Strategic thinking, to understand, anticipate, build, and integrate impact throughout the organization. Strategy, no matter how cold it may sound, brings depth if implemented correctly.

C&B: How do you see the future of work, and what is the role of HR in shaping this future?

Alina Racariu: I believe we are already in the future, just at its beginning. Certain trends are starting to take shape, and it would be wise to prepare in advance, with intention. We’re talking about new generations seeking meaning and asking “whys” and “what’s in it for me,” who will meet and work with generations that find it difficult to adopt this new perspective. Here, we need to adapt organizations entirely to “new ways of working,” and we’ll play a role as facilitators, taking the time to deeply understand the new generation and finding means to adapt organizations to them.

Jobs are changing so much, and so many new ones are emerging that what we considered stable and “by the book” becomes only a small part of the job spectrum. It would be wonderful if we understood now the need to granularize jobs, which will no longer be role-based job descriptions but person-based. Each individual has a unique set of skills, in competence blocks that you work with more easily, plan more easily, and develop more easily. Our role here is to adapt and redesign organizational structures. “Learning and Development” is starting to regain its place after a few years of uncertainty.

I believe transferable skills will soon become crucial, especially as these transformations occur, because only based on them can we maintain coherence and adapt and redirect people. In this way, careers have begun a transformation process in recent years, from linearity to fluidity. What we believed about a CV in the past may not mean the same thing now.

Here, our role in recruitment may shift from simple selection to “career coaching.” It may become increasingly difficult for people to decide what they want/can/know to do and what role suits them because roles will no longer be as predictable.

Of course, we cannot ignore remote work and the ongoing effort to adapt, integrate, and refine it, beyond today’s struggle where each party tries to obtain absolute truth by answering the question: “Is it good, is it not good?

C&B: What advice do you have for companies regarding adapting to the new challenges in the world of work?

Alina Racariu: Building a strong and sustainable culture, focused on performance, will provide them with everything they need to prepare their business for the future and for any challenges they will encounter in the labor market. I don’t think I can emphasize this strategy enough, and I don’t want to complicate it with explanations.

Culture and performance. These are the two tools they need. Not just to adapt, but to reach exactly where they want and even further than they can see now.

C&B: If you had unlimited resources, what program or initiative would you implement to improve employee well-being?

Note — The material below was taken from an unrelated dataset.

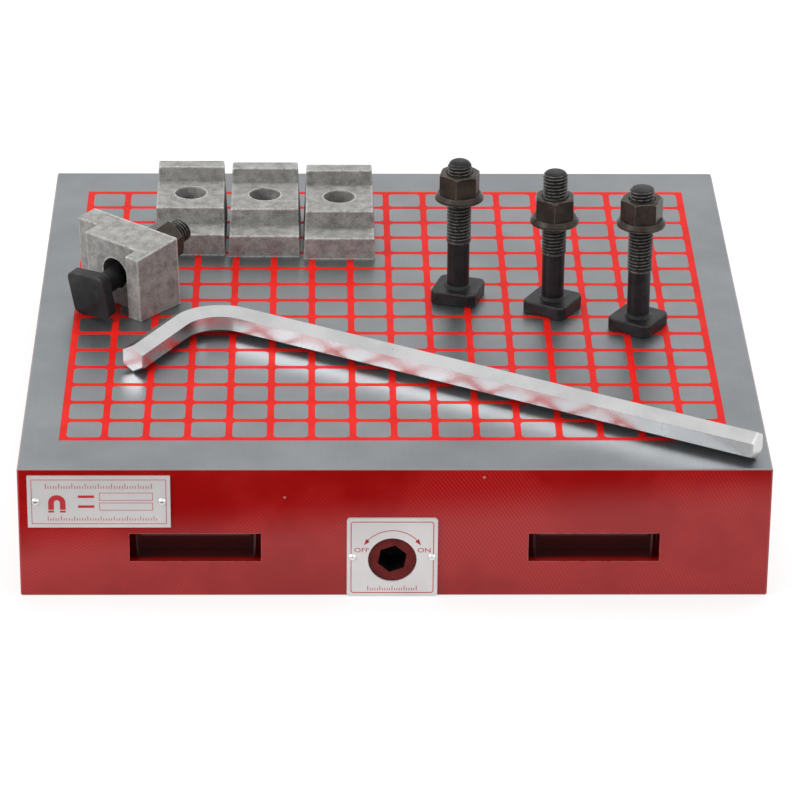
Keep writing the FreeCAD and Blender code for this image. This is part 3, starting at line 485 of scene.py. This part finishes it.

Alina Racariu: Performance management :). Placing it at the center of all HR processes, it impacts the entire employee journey, from talent attraction to the selection process, onboarding, talent management, and development.

We bring in the right people, whom we meet expectations or needs for which they joined our mission. We provide them with all the tools, framework, atmosphere, team, and challenges necessary to perform, explore, grow, be seen, and appreciated.

Before all of these, I would invest in leaders to make them feel comfortable and equipped to transform this process into an intimate and transparent one, by building trust relationships. Trust that we not only evaluate people but also build around what we found out to ensure we have a successful team. In other words, what happens after evaluation is more important than the evaluation itself.

C&B: Why did you apply for this competition, and why do you think you should win?

Alina Racariu: I increasingly feel the need to contribute to the community, to be an agent of change. Generally, I don’t allow myself to complain if I don’t act or intervene to change what I can. I’ve already gained a platform where I can express my ideas, and I’ve collected a whole collection of experiences and satisfactions that brought me to the decision to participate: why not? And if not now, then when?